Pointer: Often a married couple should compute their tax liability under both options to determine which produces the lower tax cost. Remember, married individuals who initially file separately may amend to file a joint return within the three year period. But a joint return can not be amended to married filing separate.


Generally an unmarried individual as of December 31 will file as a single taxpayer. There are certain exceptions.

Widows and widowers who have not remarried can file a joint tax return for the year of the spouse's death and can use the tax rates as well as the standard deduction. If he or she provides over one-half of the cost required to maintain a home for a dependent child, the joint return rates and deductions can be used for 2 years after the death of the spouse.

If certain conditions are met, unmarried individuals can file as head of household and take advantage of higher deductions and lower taxes.

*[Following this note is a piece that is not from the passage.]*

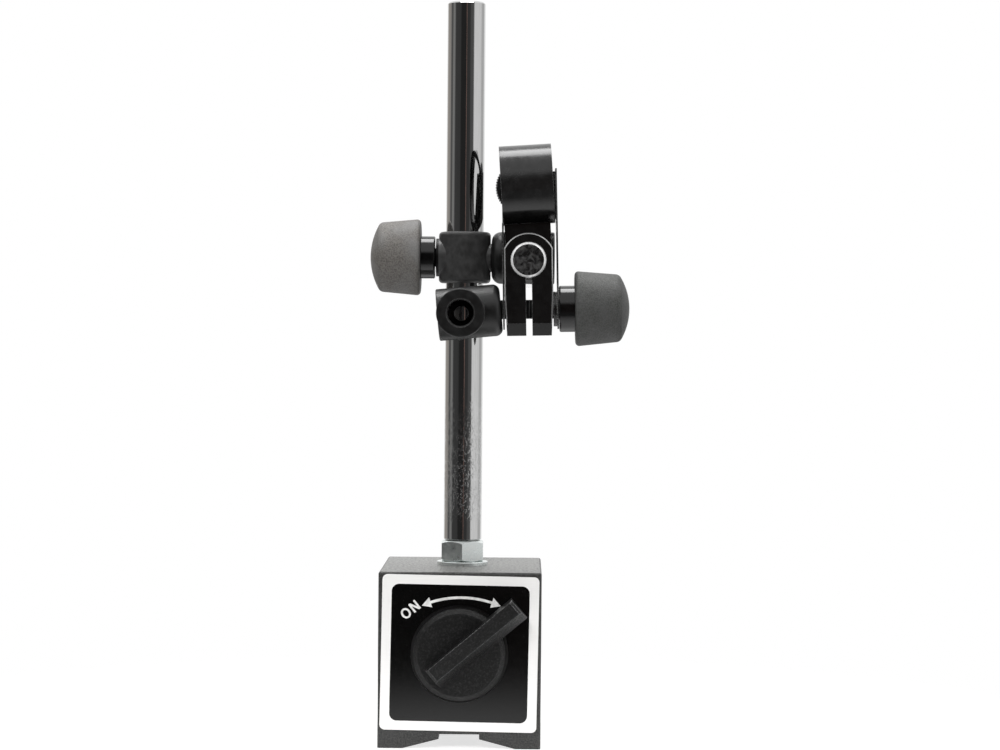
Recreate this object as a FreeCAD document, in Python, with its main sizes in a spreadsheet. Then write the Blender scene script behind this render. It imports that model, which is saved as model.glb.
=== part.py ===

You will qualify if you are a citizen or unmarried resident alien on the last of the year and:

1. You pay more than one-half of the cost of maintaining your home, which for more than one-half of the year is also the principal residence of your child or any other relative that you can claim as a dependent; or

2. You pay more than one-half the cost of maintaining a parent's principal residence (not necessarily your home) and you are entitled to claim that parent as a dependent.

A married individual can also qualify for head of household if the taxpayer's spouse did not live with the taxpayer during the last six months of the year and the taxpayer's household is the principal residence of a child for whom the taxpayer is entitled to claim as a dependent, or is the custodial parent not claiming a dependency deduction due to the transfer to a noncustodial parent.